Jack’s existential malaise crystallizes in his terrified realization that there is nothing he can do to ensure that his child will grow up safe from the scourges of a fallen world:
It was an awful word. Nothing. It made him sick at heart. He refused to believe in it. He demanded that there be something he could do. He demanded that his love be worth something to his child. If it wasn’t, life was garbage. He had to rule out the idea that life was just a matter of accident, or percentages, because it was just too goddam much to stand for. Even if it was true, he was determined to live as if it were false.
This determination ultimately proves illusory, as it must for someone whose entire existence is vested in a rebellion against institutionalized order, a rebellion that begins in the orphanage and continues right through his stay in prison. At the end of the novel, Jack has not abandoned his pursuit of freedom, but his conception of it has changed substantially:
[The] freedom he had always yearned for and never understood was beyond his or any man’s reach, and … all men must yearn for it equally; a freedom from the society of mankind without its absence; a freedom from connection, from fear, from trouble, and above all from the loneliness of being alive.
This passage from the final section of the novel – a section titled, not incidentally, “Meaningful Lives” – puts the lie to those who want to reduce the novel to a mere crime story.

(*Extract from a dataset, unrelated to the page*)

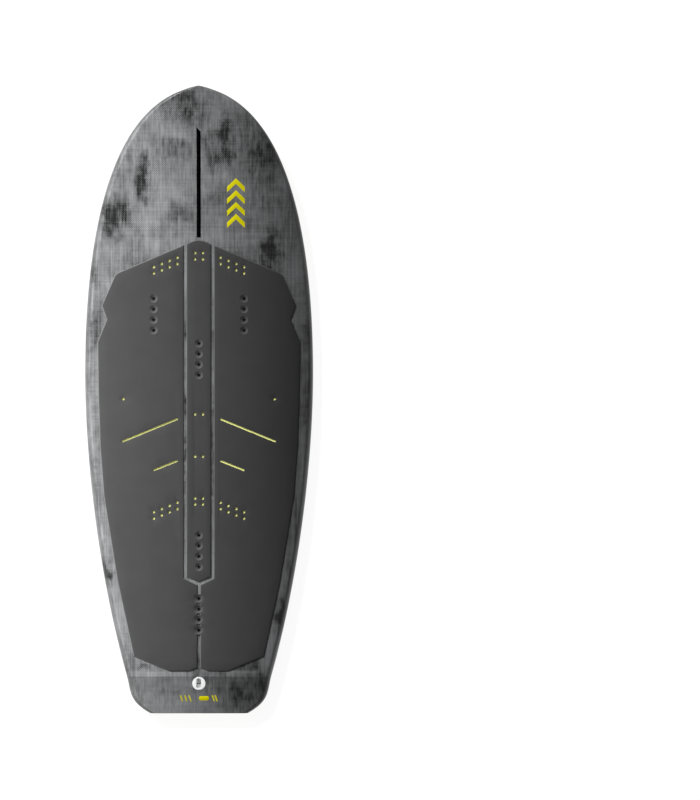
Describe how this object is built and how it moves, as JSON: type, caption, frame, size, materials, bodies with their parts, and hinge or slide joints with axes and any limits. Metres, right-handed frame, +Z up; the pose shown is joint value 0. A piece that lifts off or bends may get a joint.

The pervasive existentialism, so reminiscent of Dostoevsky (a writer Jack admires, because they both spent time in prison), is only one layer in a story that deals incisively with matters of class, race, and sexuality. George Pelecanos, in his introduction to the New York Review Books edition, calls Hard Rain Falling a novel of ideas, which seems correct. “As in all good literature,” Pelecanos writes, “it attempts to answer the question of why we’re here and does so in a provocative way.” It is a powerhouse novel, which deserves to find a new audience.